Perhaps we have it easy in the life insurance industry. Solvency is defined on two criteria: risk-based capital, and a variety of cash flow testing schemes, both contingent and noncontingent. Truth is, it’s not that easy, but the life insurance industry has been more proactive on risk management than the banks.
I have not talked much, if at all about the “bank stress tests” for one major reason: in life insurance, there are detailed rules for performing cash flow analyses. With the bank stress tests, the adverse scenario posited higher unemployment, lower residential housing prices, and lower real GDP than “baseline” estimates.

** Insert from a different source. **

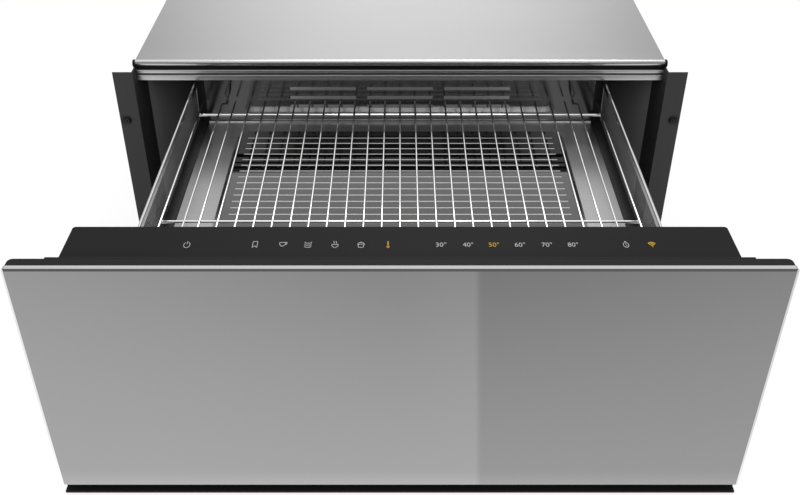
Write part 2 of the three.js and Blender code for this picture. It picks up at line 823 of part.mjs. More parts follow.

Okay, that’s nice, but as is often said, the devil is in the details. Did the banks get relief from the scenarios? It seems so. Why? When I first saw the adverse scenario, I said to myself, “Not adverse enough. Aside from that, how do you translate the adverseness into actual credit losses?”
The latter question is a critical assumption, particularly for complex financial institutions. There is no immediate good answer, so how did the US government simplify matters? We do not know, but we do know that the financial institutions pushed back.
What concerns me the most is that the stress scenarios did not explicitly consider weakness in commercial mortgage pricing. This is a process that is in its early phases. Much as REIT stock prices have fallen, and CMBS prices have fallen, the impact has yet to be realized on commercial whole loans on bank balance sheets.
It is very difficult to transform the macroeconomic assumptios of the stress test into usable credit loss data. Reasons:
- Differences in bank lending practices makes uniformity tough.
- Attempts at getting accurate on a company-specific basis introduces the ability of the company to tilt the analysis their way. Also, company specific loss estimates lack credibility.
- Loss estimates on new lending classes also lack credibility.
- Estimates of how sensitive loss estimates are to unemployment, GDP and residential housing prices lack credibility for most lending classes. We don’t have enough data.
Now I have done stress tests at life insurance companies. You estimate how much you can take in credit losses without having to dip into surplus assets over a 1, 3, 5, 10, etc-year periods. You compare those statistics to worst few credit losses over 1, 3, 5, 10, etc-year horizons to get an idea of the likelihood of such large losses. That has its troubles, but it is better than nothing. The life insurance industry keeps pretty extensive statistics on its asset losses.
I didn’t get too encouraged by the results of the stress tests. They were easy tests to pass for many because:
- The stress scenario isn’t that severe. I give it better than 50% odds of occurring. A real stress test has perhaps a 5% chance of occurring.
- The stress scenario isn’t very prolonged, like the Great Depression.
- Creating the models that connect the economic assumptions to the loss costs is problematic. Errors are unlikely to be on the conservative side — both the banks and the regulators are incented to be aggressive, because they don’t want to cause specific panic over their company, or general panic over the banks. Remember, their is a large number of people who think this panic is merely confidence/liquidity, and not solvency. (Then why are we raising capital or selling assets?)
- There are many new lending classes that have not gone through a full asset default cycle, so their default loss properties in an era of debt deflation won’t be calculable. We don’t have the data.
When I look at the modest cost of $75 billion of capital to raise, I think of all the capital raised prior to this — and now a measly $75 billion will assure the future solvency of the system. This is only an opinion, but I think that number is too low, particularly with the troubles in commercial real estate being so early in its cycle. Remember 1989-92? The degree of overbuilding now is greater than then. The losses should at least be proportionate.
My simple bit of investment advice is to underweight the securities (bonds, preferred and common stocks), of the companies that failed an easy test. That means underweighting:
- Bank of America
- Fifth Third
- GMAC (debt, there is no public common)
- Morgan Stanley
- Regions Financial
- Wells Fargo
At least, this will be worth watching as a basket from 5/8 on. It may give us clues to the economy as a whole. I expect that it will underperform, but I am more certain that it will covary very highly with the market as a whole. Let’s see what happens.